No surprise, Walters said he plans on sticking with the game plan that has carried him for three days. In his estimation, meeting his Day 3 level will slam the door shut.

“Catch another 20, seal the deal and go from there,” Walters said. “No matter how we have to catch ’em — even if we have to catch ’em dragging a worm.

“I’ll try to catch them early and try to take the pressure off. I think we have some clouds coming in, so I think the fish are really going to bite.”

Hailing from Myrtle Beach, S.C., Thompkins is in second place with 58-15. On Day 1, Thompkins caught 21-1 and tied for seventh place. A second-day limit of 19-5 moved him up five spots to second, and a Day 3 catch that went 18-9 kept him there.

Despite a solid outcome, Thompkins said Semifinal Sunday did not begin well.

“This morning was one of the worst mornings I’ve had (in terms of) hooking up with fish,” Thompkins said of his topwater troubles. “I had a good bag in the morning, but I lost a 25-pound bag. It was just really hard to set the hook.”

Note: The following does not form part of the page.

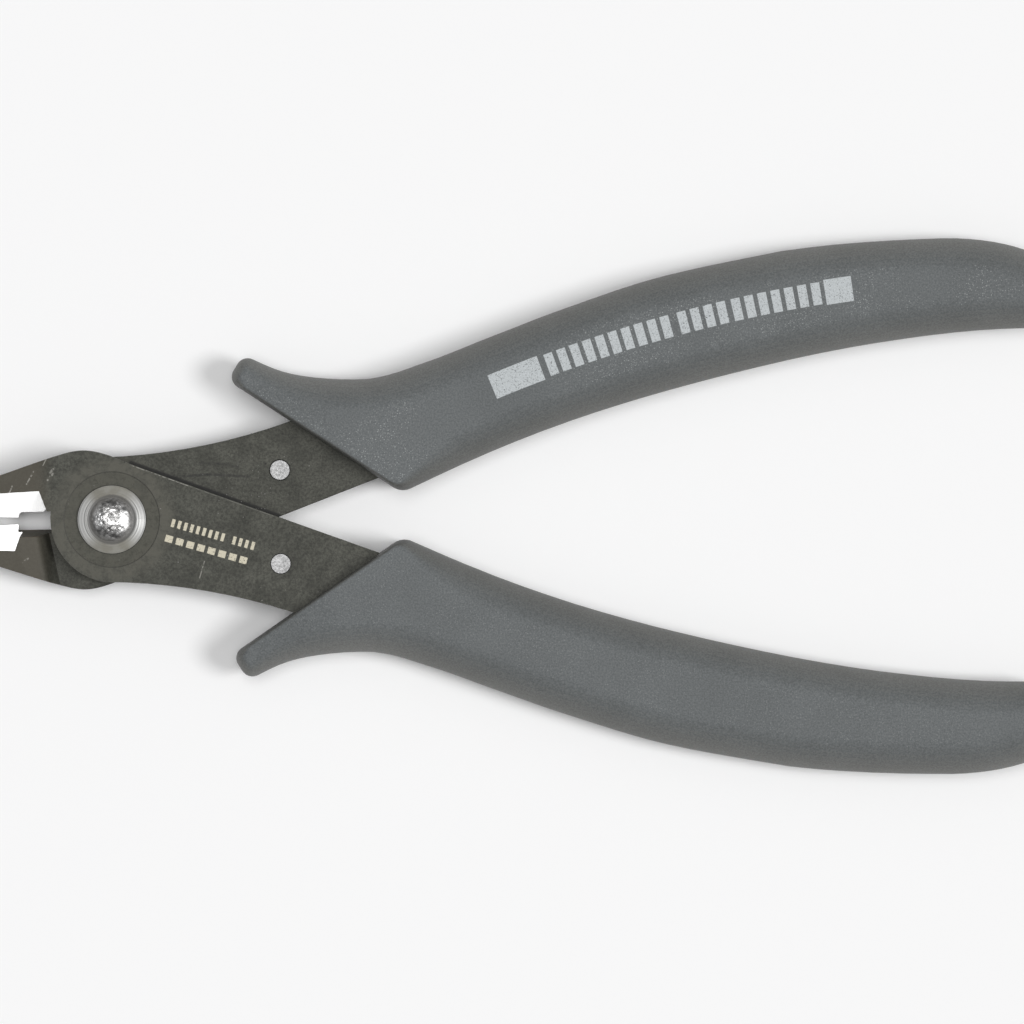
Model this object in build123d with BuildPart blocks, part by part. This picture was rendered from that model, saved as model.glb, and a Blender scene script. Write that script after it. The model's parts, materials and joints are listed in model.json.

Fortunately, Thompkins regrouped and made a key adjustment that helped him improve his hookup efficiency.

“I made a big change and started throwing a bait with one hook,” he said. “I started throwing a Fluke and that had a better hookup ratio.”

Rookie Trey McKinney of Carbondale, Ill., is in third place with 58-13. His daily weights have been 21-9, 16-13 and 20-7.

McKinney said his first two stops were disappointing, but making the right adjustment led him to a productive day.

“Finally, I pulled into the right spot and caught one, caught two, then I caught three, then I caught four and I was like, ‘I got 18 pounds,’” McKinney said. “Then I caught a 5-pounder and I’m like, ‘I got 20 pounds.’

“It happened that fast. That’s something that can happen anywhere.”

McKinney caught his bass on soft-plastic jerkbaits and small topwater baits.

Luke Palmer of Coalgate, Okla., won the $1,000 award for the Phoenix Boats Big Bass of the day with a 7-4. That bass also now leads the race for Phoenix Boats Big Bass of the tournament honors.